Time-dependent reliability analysis of flood defences

Abstract

The aim of this thesis is to investigate how the time-dependent behaviour of flood defence properties can be appropriately characterised and incorporated in a reliabilitybased approach. Such an approach is required in a maintenance optimisation framework for flood defence management. The first objective shows that existing structural reliability methods are suitable for the analysis and incorporation of asset time-dependent processes in flood defence (system) reliability. Recent progress on quantitative maintenance optimisation frameworks for flood defence management is drawn together and complemented by theory from other engineering disciplines.
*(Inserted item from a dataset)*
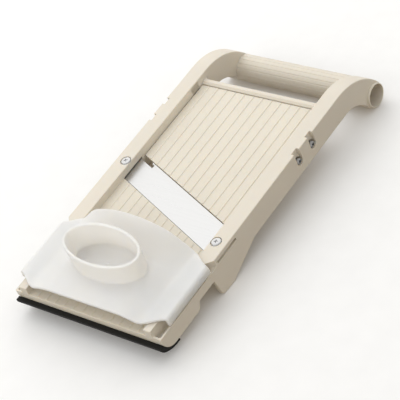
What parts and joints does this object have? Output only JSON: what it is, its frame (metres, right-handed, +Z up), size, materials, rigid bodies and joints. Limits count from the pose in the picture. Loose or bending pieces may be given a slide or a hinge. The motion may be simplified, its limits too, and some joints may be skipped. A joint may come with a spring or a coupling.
{
  "type": "mandoline slicer",
  "caption": "Hand-held mandoline slicer with an angled blade, a knob-set upper table, bowl hooks, a tube handle and a loose cup-shaped guard parked on its foot.",
  "frame": {"origin": "on the surface it stands on, under the middle of its bounding box", "axes": "+Y along the rails from the foot to the handle, +X to the right seen from the foot, +Z up"},
  "size_m": [0.1236, 0.2518, 0.052],
  "materials": {
    "body_plastic": "moulded, soft sheen",
    "table_plastic": "moulded, soft sheen",
    "foot_rubber": "matte black",
    "blade_steel": "ground, bright edge",
    "screw_steel": "turned stainless",
    "nut_brass": "turned brass",
    "guard_plastic": "milky, slightly translucent"
  },
  "bodies": {
    "frame": {"side_rail_left": "body_plastic", "side_rail_right": "body_plastic", "lower_table": "table_plastic", "foot_shell": "table_plastic", "tang_pocket": "table_plastic", "crossbar": "body_plastic", "handle": "body_plastic", "adjuster_bridge": "body_plastic", "rubber_foot": "foot_rubber", "blade": "blade_steel", "thrust_washer": "screw_steel", "blade_screw_left": "screw_steel", "blade_nut_left": "screw_steel", "table_pivot_pin_left": "screw_steel", "bridge_screw_left_1": "screw_steel", "bridge_screw_left_2": "screw_steel", "blade_screw_right": "screw_steel", "blade_nut_right": "screw_steel", "table_pivot_pin_right": "screw_steel", "bridge_screw_right_1": "screw_steel", "bridge_screw_right_2": "screw_steel"},
    "upper_table": {"upper_table": "table_plastic", "table_nut": "nut_brass"},
    "knob": {"knob": "body_plastic", "knob_shaft": "screw_steel", "retaining_clip": "screw_steel"},
    "guard": {"guard_sheet": "guard_plastic", "guard_cup": "guard_plastic"}
  },
  "joints": [
    {"name": "knob_turn", "type": "hinge", "parent": "frame", "child": "knob", "pos_m": [0, 0.0408, 0.00917], "axis": [0, -0.0571, 0.9984], "range_deg": [0, 630]},
    {"name": "table_tilt", "type": "hinge", "parent": "frame", "child": "upper_table", "pos_m": [0, 0.06679, 0.02408], "axis": [1, 0, 0], "range_deg": [0, 3]},
    {"name": "guard_lift", "type": "slide", "parent": "frame", "child": "guard", "axis": [0, -0.0571, 0.9984], "range_m": [0, 0.04]}
  ],
  "couplings": [
    {"joint": "table_tilt", "follows": "knob_turn", "ratio": 0.004762}
  ]
}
The second objective develops three importance measure types to indicate the relevance of the time-dependent processes in the context of a rational maintenance optimisation approach. These importance measures support practical operational management as well as maintenance optimisation model design. The third objective develops a modelling methodology to describe asset time-dependent processes of flood defences by a statistical model. The first phase in the modelling methodology is problem formulation. The second conceptualisation phase is a five-step analysis of the asset time-dependent process. Firstly, existing field observations and scientific understanding are assembled. Secondly, the excitation, ancillary and affected features and uncertainty types of the asset time-dependent process are analysed. The third step describes the character of the process conditional on the excitation. The fourth step analyses the dependencies between different asset time-dependent processes. The fifth step formulates alternative statistical models for the asset time-dependent process. The last phase in the modelling methodology is parameter estimation, calibration and model corroboration. Historical observations on asset time-dependent processes are scarce and can either be used for further extension of this phase or Bayesian posterior updating. The fourth objective demonstrates the methods developed in this thesis in a (system) reliability model of the Dartford Creek to Swanscombe Marshes flood defence system along the Thames Estuary.